Using an explicit or virtual CM-Well path in uploaded data may result in the creation of unexpected path names.

Don't provide triples/quad data such as:

<cmwell://example.org/Individuals/FredFredson> a <http://data.com/Person>.
<cmwell/example.org/Individuals/FredFredson> a <http://data.com/Person>.

Don't Mix URL-Encoded and Non-Encoded Characters in the Same SPARQL Query

If you need to include non-English characters in a SPARQL query (including the PATHS sections), add the Content Type: text/plain;charset=utf-8 header to the HTTP request. If you choose to URL-encode the non-English characters, make sure to encode all of them (don't mix URL-encoded and non-encoded characters in the same query). This is because once CM-Well detects URL-encoding, it will assume that all characters are URL-encoded.

Examples:

Encode all non-English characters:

curl -X POST <cm-well-host>/_sp?format=json -H "Content-Type:text/plain;charset=utf-8" --data-binary 'PATHS
/data.com?op=search&qp=*[organizationNameLocalAka.fedapioa:%D0%9E%D0%A2%D0%9A%D0%A0%D0%AB%D0%A2%D0%9E%D0%95%20%D0%90%D0%9A%D0%A6%D0%98%D0%9E%D0%9D%D0%95%D0%A0%D0%9D%D0%9E%D0%95%20%D0%9E%D0%91%D0%A9%D0%95%D0%A1%D0%A2%D0%92%D0%9E]&xg=1&with-data&length=100

SPARQL
SELECT * WHERE { ?s ?p ?o }'

Encode no non-English characters:

curl -X POST <cm-well-host>/_sp?format=json -H "Content-Type:text/plain;charset=utf-8" --data-binary 'PATHS
/data.com?op=search&qp=*[organizationNameLocalAka.fedapioa:ОТКРЫТОЕ АКЦИОНЕРНОЕ ОБЩЕСТВО]&xg=1&with-data&length=100

SPARQL
SELECT * WHERE { ?s ?p ?o }'

Don't Use Blank Nodes

Several types of RDF notation support blank nodes (also known as bnodes; resources represented by blank nodes are also called anonymous resources). These are RDF nodes that have no defined URI. (see the Wikipedia Blank Node entry to learn more.) It's possible to define a temporary ID for the node such as x. However, such temporary identifiers are limited in scope only to a serialization of a particular RDF graph.

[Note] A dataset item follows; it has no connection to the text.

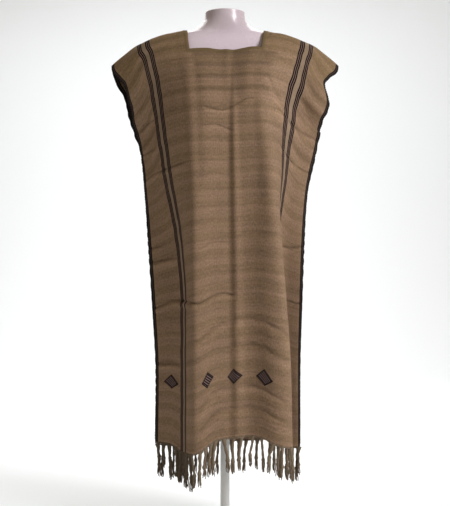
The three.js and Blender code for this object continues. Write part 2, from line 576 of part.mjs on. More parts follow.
/** The fringe of one hem: a strip just below the cloth's edge and the locks that grow from it. */
function fringeGeometry(side, salt) {
  const end = CLOTH.halfWidth - 4;
  const across = gridLines(side, NECK.frontDepth).across.map((u) => Math.min(end, Math.max(-end, u)));
  const lines = { across, down: [side.length - 1, side.length] };
  const hem = panelPoints(side, lines)[1];
  const stripRows = [FRINGE.drop, FRINGE.drop + FRINGE.stripHeight].map((drop) =>
    hem.map((p) => new THREE.Vector3(p.x, p.y, p.z - drop)),
  );
  const inset = (CLOTH.wall - FRINGE.stripWall) / 2;
  const normals = gridNormals(stripRows, side.outward);
  const strip = stripRows.map((row, r) => row.map((p, c) => p.clone().addScaledVector(normals[r][c], inset)));
  let solid = toSolid(wallGeometry(strip, side.outward, () => FRINGE.stripWall));
  const rootX = curveThrough(across, hem.map((p) => p.x), false);
  const rootY = curveThrough(across, hem.map((p) => p.y), false);
  const rootZ = curveThrough(across, hem.map((p) => p.z), false);
  side.locks.forEach(({ across: u, lean, long }, k) => {
    const root = new THREE.Vector3(rootX(u), rootY(u) + (side.outward * CLOTH.wall) / 2, rootZ(u) - FRINGE.drop - FRINGE.stripHeight / 2);
    const along = [0, 0.25, 0.45, FRINGE.knotAt, 0.85, 1];
    const path = along.map((t) => new THREE.Vector3(
      root.x + lean * smooth(0, FRINGE.knotAt, t) + 1.2 * spread(k, salt + 2) * Math.sin(3 * t),
      root.y + 2 * spread(k, salt + 3) * t,
      root.z - long * t,
    ));
    const widths = along.map((t) => {
      const belly = smooth(0.3, FRINGE.knotAt + 0.1, t) * (1 - smooth(0.8, 1, t));
      const upper = FRINGE.rootWidth + (FRINGE.upperWidth - FRINGE.rootWidth) * smooth(0, 0.2, t);
      return upper + (FRINGE.tipWidth - upper) * smooth(0.6, 1, t) + (FRINGE.bellyWidth - upper) * belly;
    });
    solid = solid.add(toSolid(lockGeometry(path, widths)));
  });
  return toGeometry(solid);
}

// ---------------------------------------------------------------- materials and assembly
const MATERIALS = {
  cloth: new THREE.MeshStandardMaterial({ color: 0x8a6f58, roughness: 0.9, metalness: 0 }),
  fringe: new THREE.MeshStandardMaterial({ color: 0x5e4e3e, roughness: 0.95, metalness: 0 }),
  formShell: new THREE.MeshStandardMaterial({ color: 0xe9e4e8, roughness: 0.18, metalness: 0 }),
  standPaint: new THREE.MeshStandardMaterial({ color: 0xf0f0f0, roughness: 0.35, metalness: 0 }),
};

const group = new THREE.Group();

/** Adds one named piece to the group. */
function addPiece(name, geometry, material) {
  const mesh = new THREE.Mesh(geometry, material);
  mesh.name = name;
  group.add(mesh);
}

const { baseRadius, baseHeight, baseBevel, footRadius, footHeight, poleRadius, flangeRadius, flangeHeight, seat } = STAND;
const footBottom = baseHeight + seat;
const poleBottom = footBottom;
const flangeBottom = STAND.formBottom - seat - flangeHeight;
addPiece("base_plate", turned([[0, 0], [baseRadius, 0], [baseRadius, baseHeight - baseBevel], [baseRadius - baseBevel, baseHeight], [0, baseHeight]], 48), MATERIALS.standPaint);
addPiece("pole_foot", turned([[poleRadius + seat, footBottom], [footRadius, footBottom], [footRadius, footBottom + 6], [poleRadius + 5, footBottom + footHeight], [poleRadius + seat, footBottom + footHeight], [poleRadius + seat, footBottom]], 24), MATERIALS.standPaint);
addPiece("pole", turned([[0, poleBottom], [poleRadius, poleBottom], [poleRadius, flangeBottom - seat], [0, flangeBottom - seat]], 24), MATERIALS.standPaint);
addPiece("form_flange", turned([[0, flangeBottom], [flangeRadius, flangeBottom], [flangeRadius, flangeBottom + flangeHeight], [0, flangeBottom + flangeHeight]], 24), MATERIALS.standPaint);
addPiece("form_torso", torsoGeometry(), MATERIALS.formShell);
addPiece("dress_front", panelGeometry(SIDES.front, NECK.frontDepth), MATERIALS.cloth);
addPiece("dress_back", panelGeometry(SIDES.back, NECK.backDepth), MATERIALS.cloth);
addPiece("fringe_front", fringeGeometry(SIDES.front, 1), MATERIALS.fringe);
addPiece("fringe_back", fringeGeometry(SIDES.back, 7), MATERIALS.fringe);

export default group;
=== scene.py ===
"""A huipil dress on a limbless dress form: fine surfaces, weave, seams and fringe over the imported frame.

Lengths are millimetres until a mesh is made, and metres in the mesh. Cloth coordinates are across, measured
from the centre along the weft with minus to the viewer's left, and down, measured from the shoulder fold
along the warp. Every surface is a function of two parameters, worked out on whole numpy grids.
"""

import logging
import math
from dataclasses import dataclass, field
from enum import Enum

import bpy
import numpy as np
from numpy.typing import NDArray
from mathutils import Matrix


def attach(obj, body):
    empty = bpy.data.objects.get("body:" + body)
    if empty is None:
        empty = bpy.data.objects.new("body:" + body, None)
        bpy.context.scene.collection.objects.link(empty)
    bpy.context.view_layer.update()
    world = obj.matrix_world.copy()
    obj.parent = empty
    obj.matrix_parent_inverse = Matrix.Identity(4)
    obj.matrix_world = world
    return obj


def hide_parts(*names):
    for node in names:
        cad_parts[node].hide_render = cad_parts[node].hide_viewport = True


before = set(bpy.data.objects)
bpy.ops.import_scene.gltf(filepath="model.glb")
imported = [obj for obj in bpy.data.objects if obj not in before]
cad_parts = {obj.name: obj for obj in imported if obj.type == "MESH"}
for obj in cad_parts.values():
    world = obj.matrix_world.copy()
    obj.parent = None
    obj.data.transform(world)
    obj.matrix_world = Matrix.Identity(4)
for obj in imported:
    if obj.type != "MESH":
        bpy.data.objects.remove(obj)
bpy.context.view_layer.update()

LOG = logging.getLogger("huipil")
MM = 0.001
ROOT = "root"

Array = NDArray[np.float64]
Numbers = NDArray[np.int64]
Flags = NDArray[np.bool_]
Rows = tuple[tuple[float, ...], ...]
Colour = tuple[float, float, float, float]
Socket = bpy.types.NodeSocket
Value = float | Socket


class Slot(Enum):
    """The record's material slots."""

    CLOTH = "cloth"
    FRINGE = "fringe"
    FORM = "form_shell"
    STAND = "stand_paint"


class Side(Enum):
    """Which panel of the dress, with the sign of its outward direction along Y."""

    FRONT = -1.0
    BACK = 1.0


# ---------------- curves and grids


def knot_slopes(at: Array, value: Array, monotone: bool) -> Array:
    """Slopes at the knots of a smooth curve: chords at the ends, weighted means of two chords between.

    Args:
        at: the knots' places, rising.
        value: the knots' values along the last axis.
        monotone: take the weighted harmonic mean, which never swings past a knot.

    Returns:
        One slope for each value.
    """
    step = np.diff(at)
    chord = np.diff(value, axis=-1) / step
    before, after = step[:-1], step[1:]
    left, right = chord[..., :-1], chord[..., 1:]
    if monotone:
        same_way = left * right > 0
        w1, w2 = 2 * after + before, after + 2 * before
        left = np.where(same_way, left, 1.0)
        right = np.where(same_way, right, 1.0)
        inner = np.where(same_way, (w1 + w2) / (w1 / left + w2 / right), 0.0)
    else:
        inner = (left * after + right * before) / (before + after)
    return np.concatenate([chord[..., :1], inner, chord[..., -1:]], axis=-1)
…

While supported in certain notations (RDF/XML, RDFa, Turtle, N3 and N-Triples) and providing short term convenience for defining complex structures and for protecting sensitive information from browser access, as a rule using blank nodes is considered bad practice when working with large linked data stores like CM-Well, and is therefore discouraged. Best practice for linked data is to produce reusable, permanent URIs for objects.

Disadvantages of using blank nodes include:

  • They're limited to the document in which they appear.
  • They reduce the potential for interlinking between different linked data sources.
  • They make it much more difficult to merge data from different sources.

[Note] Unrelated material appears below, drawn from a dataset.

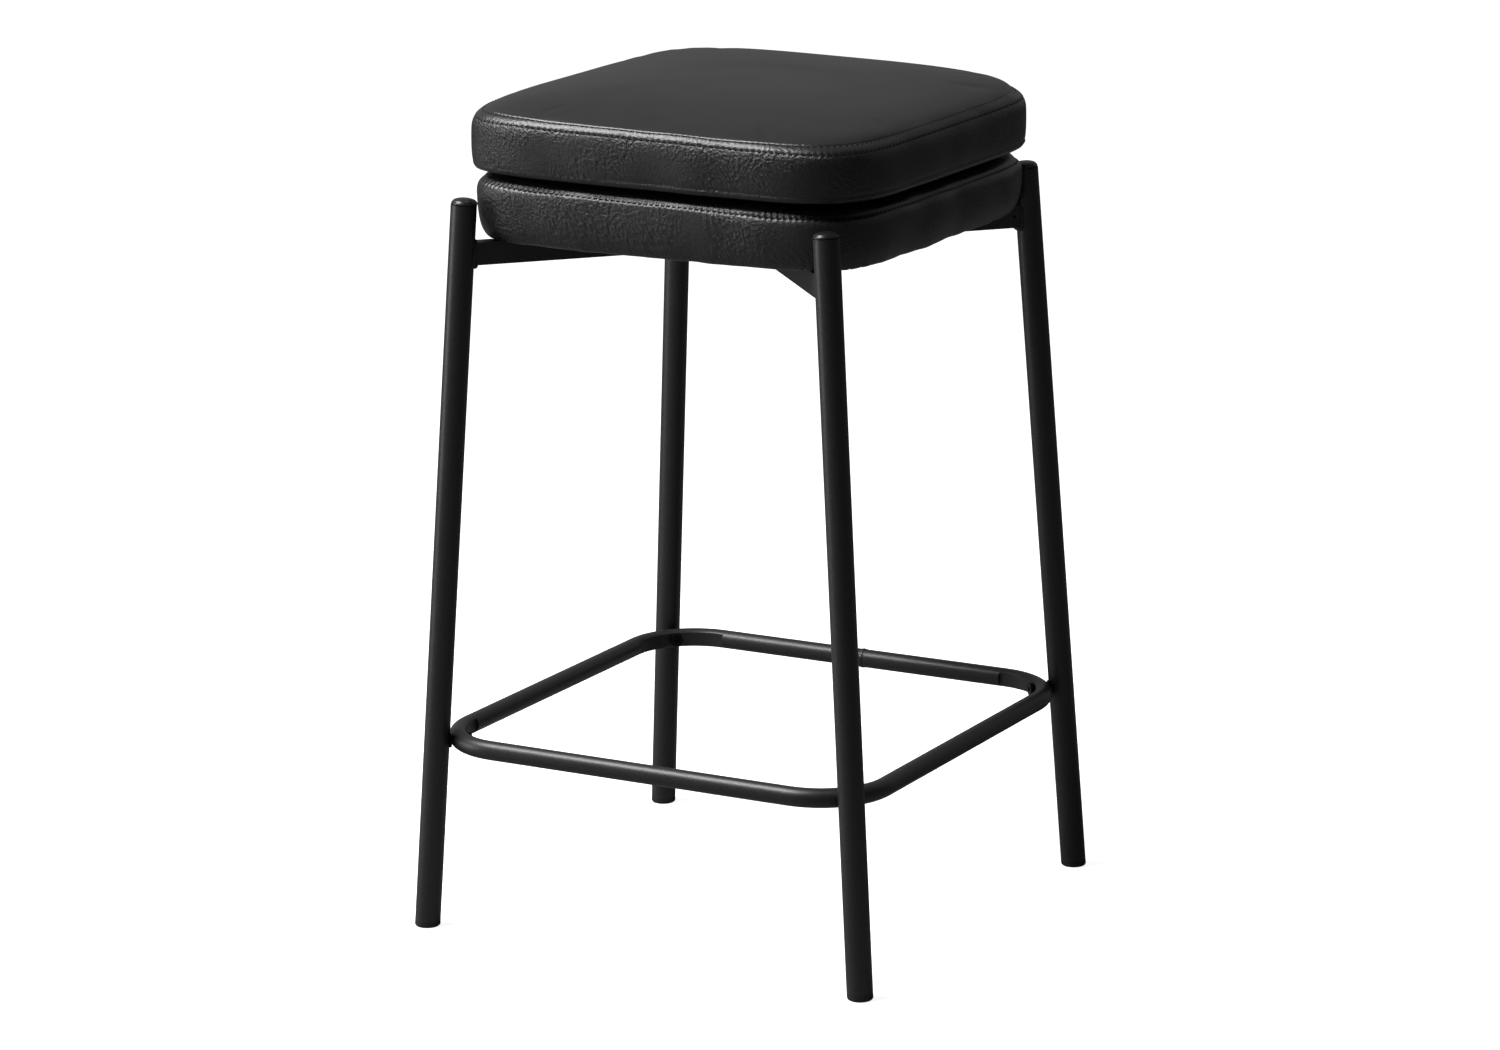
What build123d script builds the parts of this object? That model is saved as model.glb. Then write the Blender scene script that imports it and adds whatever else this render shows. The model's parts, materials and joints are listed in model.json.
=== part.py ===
from build123d import *
from math import atan2, cos, sin, sqrt
import os

# Counter-height bar stool: four splayed round legs, a welded cross of two rectangular
# bars under the seat, a bent tube footrest bolted inside the legs, and two stacked
# upholstered pads.  Millimetres, +Z up, origin on the floor under the seat's centre.
# The front of the stool faces -Y.

os.makedirs("parts", exist_ok=True)

# ---- driving dimensions -------------------------------------------------------------
# legs: round tube, upright axis position at the floor and at the cap's crown
tube_diameter = 20.0
tube_wall = 1.5
foot_x = 190.5
foot_y = 185.0
head_x = 154.5
head_y = 164.5
head_height = 575.0

# end plugs of the legs
foot_head = 5.0
foot_edge_radius = 2.0
cap_rim = 1.6
cap_dome = 3.6
plug_length = 14.0
plug_clearance = 0.05

# crossbars: rectangular tube standing on its narrow side
bar_top = 541.0
bar_height = 17.5
bar_width = 12.0
bar_wall = 1.5
vent_hole_diameter = 2.2
vent_hole_offset = 14.0

# footrest ring: round tube bent to a square with large corners, pressed flat inside each
# bend by the bending die, and a short way into the sides
ring_height = 149.2
ring_diameter = 15.0
ring_wall = 1.2
ring_half = 183.0
bend_flat = 2.2
flat_run = 3.0

# footrest screws (M6) and the rivet nuts set in the legs
screw_diameter = 6.0
screw_length = 25.0
screw_hole = 6.5
screw_head_diameter = 10.5
screw_head_height = 3.3
screw_socket_flats = 4.0
screw_socket_depth = 2.0
rivet_flange_diameter = 12.0
rivet_flange = 0.8
rivet_body_diameter = 9.0
rivet_body_length = 12.0

# seat fastening: four M6 bolts up through the crossbars into the upper board
bolt_radius_from_centre = 60.0
bolt_diameter = 6.0
bolt_hole = 7.0
bolt_head_flats = 10.0
bolt_head_height = 4.0
washer_diameter = 14.0
washer_thickness = 1.6
sleeve_outer = 10.0
sleeve_inner = 7.0
tee_flange_diameter = 19.0
tee_flange = 1.2
tee_barrel_diameter = 8.0

# pads: half widths over the covers, plan corner radius and heights
lower_half_x = 172.0
lower_half_y = 168.0
lower_bottom = 541.6
lower_top = 590.0
upper_half_x = 174.5
upper_half_y = 170.5
upper_bottom = 594.5
upper_top = 653.5
pad_corner = 64.0
lower_edge_round = 11.0
upper_bottom_round = 8.0
crown_round = 17.5
cover_thickness = 1.2
cover_turn_under = 24.0
foam_clearance = 0.3

# plywood boards in the pads
board_half_x = 156.0
board_half_y = 152.0
board_corner = 58.0
board_thickness = 9.0

# dust cover under the seat, and its staples
dust_cover_inset = 6.0
dust_cover_thickness = 0.6
staple_crown = 10.0
staple_wire = 0.7
staple_leg = 6.0
staple_pitch = 23.0
staples_per_side = 10
staple_inset = 7.0

# ---- derived places -----------------------------------------------------------------
corners = {
    "front_left": (-1, -1),
    "front_right": (1, -1),
    "back_right": (1, 1),
    "back_left": (-1, 1),
}
ring_gap = tube_diameter / 2 + ring_diameter / 2 + rivet_flange
bar_middle = bar_top - bar_height / 2
upper_board_top = upper_bottom + cover_thickness + board_thickness
lower_board_top = lower_bottom + cover_thickness + board_thickness


def leg_point(sx, sy, height):
    """Point on a leg's axis at a height above the floor."""
    share = height / head_height
    return Vector(
        sx * (foot_x + (head_x - foot_x) * share),
        sy * (foot_y + (head_y - foot_y) * share),
        height,
    )


def leg_plane(sx, sy):
    """Plane square to a leg's axis where that axis meets the floor."""
    start = leg_point(sx, sy, 0)
    along = (leg_point(sx, sy, head_height) - start).normalized()
    inward = Vector(-sx, -sy, 0)
    return Plane(origin=start, x_dir=inward - along * inward.dot(along), z_dir=along)


leg_length = (leg_point(1, 1, head_height) - leg_point(1, 1, 0)).length
tube_start = foot_head
tube_end = leg_length - cap_rim - cap_dome

# The ring's corner radius makes its corners bear on the rivet flanges: the corner's
# centre lies on the diagonal and stands one radius and one gap from the leg's axis.
ring_leg = leg_point(1, 1, ring_height)
offset_x = ring_leg.X - ring_half
offset_y = ring_leg.Y - ring_half
half_term = ring_gap - offset_x - offset_y
ring_corner = half_term + sqrt(half_term**2 + ring_gap**2 - offset_x**2 - offset_y**2)


def screw_plane(sx, sy):
    """Plane through a ring corner's tube axis, with +Z out towards the leg's axis."""
    centre = Vector(sx * (ring_half - ring_corner), sy * (ring_half - ring_corner), ring_height)
    outward = (leg_point(sx, sy, ring_height) - centre).normalized()
    return Plane(origin=centre + outward * ring_corner, x_dir=(0, 0, 1), z_dir=outward)


def bar_angle(sx, sy):
    """Direction of a crossbar in plan, from the centre to a leg."""
    leg = leg_point(sx, sy, bar_middle)
    return atan2(leg.Y, leg.X)


bolt_places = [
    (bolt_radius_from_centre * cos(bar_angle(*c)), bolt_radius_from_centre * sin(bar_angle(*c)))
    for c in corners.values()
]


def keep(piece, name):
    """Label a finished piece and write it."""
    piece.part.label = name
    export_step(piece.part, f"parts/{name}.step")


# ---- legs with their rivet-nut holes --------------------------------------------------
leg_envelopes = {}
for place, (sx, sy) in corners.items():
    base = leg_plane(sx, sy)
    with BuildPart() as envelope:
        with BuildSketch(base):
            Circle(tube_diameter / 2)
        extrude(amount=leg_length)
    leg_envelopes[place] = envelope.part

    with BuildPart() as leg:
        with BuildSketch(base.offset(tube_start)):
            Circle(tube_diameter / 2)
            Circle(tube_diameter / 2 - tube_wall, mode=Mode.SUBTRACT)
        extrude(amount=tube_end - tube_start)
        with BuildSketch(screw_plane(sx, sy)):
            Circle(rivet_body_diameter / 2)
        extrude(amount=ring_gap, mode=Mode.SUBTRACT)
    keep(leg, f"leg_{place}")

# ---- feet: plugs cut level with the floor ---------------------------------------------
for place, (sx, sy) in corners.items():
    base = leg_plane(sx, sy)
    with BuildPart() as foot:
        with BuildSketch(base.offset(-foot_edge_radius)):
            Circle(tube_diameter / 2)
        extrude(amount=foot_head + foot_edge_radius)
        with BuildSketch(base.offset(foot_head)):
            Circle(tube_diameter / 2 - tube_wall - plug_clearance)
        extrude(amount=plug_length)
        split(bisect_by=Plane.XY, keep=Keep.TOP)
        sole = foot.faces().sort_by(Axis.Z)[0]
        fillet(sole.edges(), foot_edge_radius)
    keep(foot, f"foot_{place}")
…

CM-Well does not support blank nodes in its own data, and therefore when it encounters one, it creates an arbitrary URI for it. Since this is the case, we recommend not using blank nodes in data you intend to upload to CM-Well, and instead creating an informative URI for the relevant node, such as one containing a hash of its field values.

Dos

Use Correct Syntax in Windows/Unix Command-Line

If you're using the Curl command-line utility to submit calls to CM-Well, you may encounter syntax errors that arise from differences between the command-line syntax for Windows and for Unix operating systems. See Using the Curl Utility to Call CM-Well to learn more.

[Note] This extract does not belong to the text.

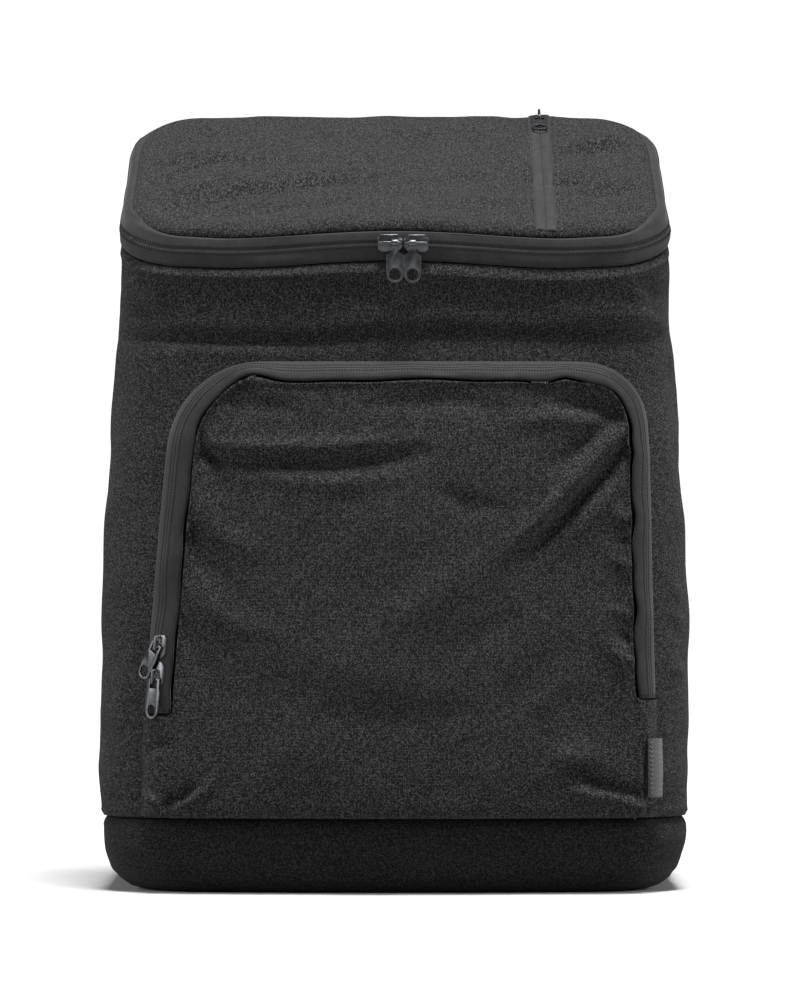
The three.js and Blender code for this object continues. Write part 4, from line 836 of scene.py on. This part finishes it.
def rising(side, low, inset=0.0, steps=60, turns=16):
    straight = [pocket_station(side, z, inset) for z in np.linspace(low, POCKET_TOP - POCKET_CORNER[side], steps)]
    return straight + [pocket_corner(side, s, inset) for s in np.linspace(0, 1, turns + 1)[1:]]


def band_rise(x, z):
    return front_face(x, z) - 1.9 - POCKET_BULGE


# height, place and width of each rise or dip of the zip's inner edge along its top
EDGE_BUMPS = [
    (3.6, -75, 11), (-1.4, -100, 9), (-0.9, -48, 14), (1.9, 90, 7), (-1.6, 78, 9), (-1.2, 106, 7), (0.9, 20, 26),
]


def edge_shift(x, z):
    """The pocket's inner zip edge wanders: how far it moves across and up at a place beside it."""
    top = np.clip((z - 244) / 22, 0, 1)
    rise = 0.35 * np.sin(x / 9)
    for high, middle, wide in EDGE_BUMPS:
        rise = rise + high * np.exp(-(((x - middle) / wide) ** 2))
    side = (1 - top) * np.clip((z - 92) / 10, 0, 1)
    wander = 0.55 * np.sin(z / 7.5) + 0.35 * np.sin(z / 3.9 + 1) + 1.4 * np.exp(-(((z - 233) / 6) ** 2))
    wander = np.where(x > 0, wander * 1.25, 0.5 * np.sin(z / 11) + 0.3 * np.sin(z / 4.6))
    return wander * side, rise * top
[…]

Minimize the Number of Infoton Fields

Sometimes infoton fields contain links to other infotons, in order to express a relationship between two entities. For example, an infoton representing a company might refer to another company infoton as its parent company, or its supplier.

However, if you find you're creating many such infoton link fields in one infoton, you should consider creating intermediate objects that encapsulate several fields.

For example, instead of a company infoton that contains 5 SuppliesTo fields and 4 SuppliedBy fields, you can create a SupplierRelationship object that contains all 9 relationships, and refer to it in a single field of the company infoton.

This is better for CM-Well performance because:

  • Multiple inbound/outbound links in one infoton can result in long processing times for queries that traverse these links. Such calls may even time out.
  • Because of CM-Well's "immutable data" principle, every update of an infoton creates a new copy of the infoton. The more fields it has, the more storage these copies use. In the case of relationships that are relatively static over time, this is unnecessary and avoidable.

Leave %50-%60 of Disk Space Free on a CM-Well Node

When using a CM-Well node in an operational or near-operational scenario, make sure that about %50-%60 of free disk space is maintained. This is because storage maintenance operations that CM-Well performs may temporarily use large amounts of disk space.

This recommendation is also relevant for installations of CM-Well Docker that are run in near-operational conditions.